Tak hanya itu, proses pembangunan bandara NYIA yang dipaksakan harus jadi pada tahun 2019 masih banyak titik janggalnya. Seperti tidak adanya izin lingkungan namun sudah menerbitkan IPL melalu SK Gubernur nomor 68/KEP/2015. Saat warga mengajukan keberatan dan gugatan hukum, warga justru dikriminalisasi. Lebih-lebih gugatan yang dimenangkan warga di PTUN sengaja digagalkan kelanjutannya oleh Mahkamah Agung (MA), selain itu tidak ada transparansi proses pengerjaan Amdal yang kabarnya saat ini sudah dalam bentuk Draft Dokumen Amdal dan melalui proses persidangan.
Konsep pembangunan NYIA yang menggunakan direncanakan akan ditunjang dengan skema kota bandara (aerotropolis) ini kami nilai sangat bersiko untuk keseimbangan pulau jawa. Sebab kawasan pesisir selatan DIY termasuk kawasan lingdung geologi yang jikalau dipaksakan pembangunanya akan bersiko pada keselamatan alam dan warga.
Meilhat lebih detail, Kota bandara ternyata akan memunculkan penggusuran baru, sebab ada upaya untuk melahirkan gedung tinggi, rel kereta, pelabuhan dan jalan bebas hambatan yang sudah bisa dipastikan akan berdiri dia atas lahan pertanian dan pemukiman warga. Tentu saja dampaknya tidak hanya di kawasan Temon. Namun mencakup wilayah pesisir pantai selatan secara keseluruhan bahkan sampai pada perbukitan Menoreh.
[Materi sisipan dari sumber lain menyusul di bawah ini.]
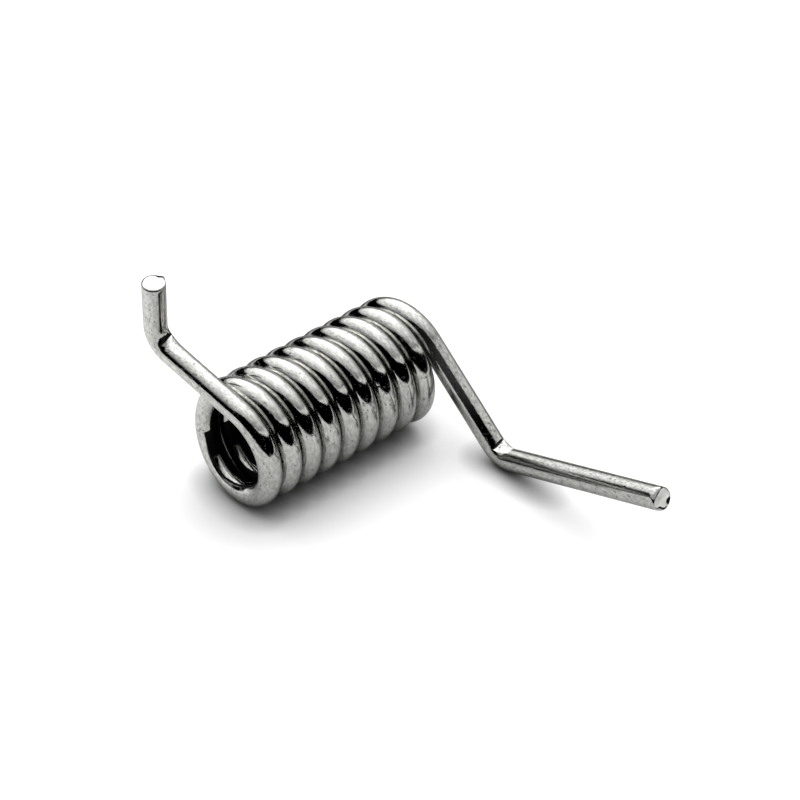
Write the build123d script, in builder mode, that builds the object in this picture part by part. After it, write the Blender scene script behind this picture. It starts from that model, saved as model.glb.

Ancaman ini sangat serius, tidak ada yang tidak terdampak, semua warga di Kulon Progo dan sekitarnya akan merasakan kerugian atas pembangunan NYIA. Menyadari akan hal tersebut, kami Paguyuban Warga Penolak Penggusuran Kulon Progo (PWPP-KP) dan Paguyuban Petani Lahan Pantai Kulon Progo (PPLP-KP) menyatakan sikap bersama dengan tegas bahwa:
- Kami menolak segala bentuk upaya pembangunan bandara New Yogyakarta Internasional Airport (NYIA) dan kota bandara di kawasan Kulon Progo.
- Kami menolak dengan tegas lahan kami dirampas, karena kami menyadari lahan kami adalah ruang hidup kami untuk anak cucu dan segenap warga DIY.
Siaran Pers Paguyuban Warga Penolak Penggusuran Kulon Progo (PWPP-KP) dan Paguyuban Petani Lahan Pantai Kulon Progo (PPLP-KP) Minggu, 2 Juli 2017.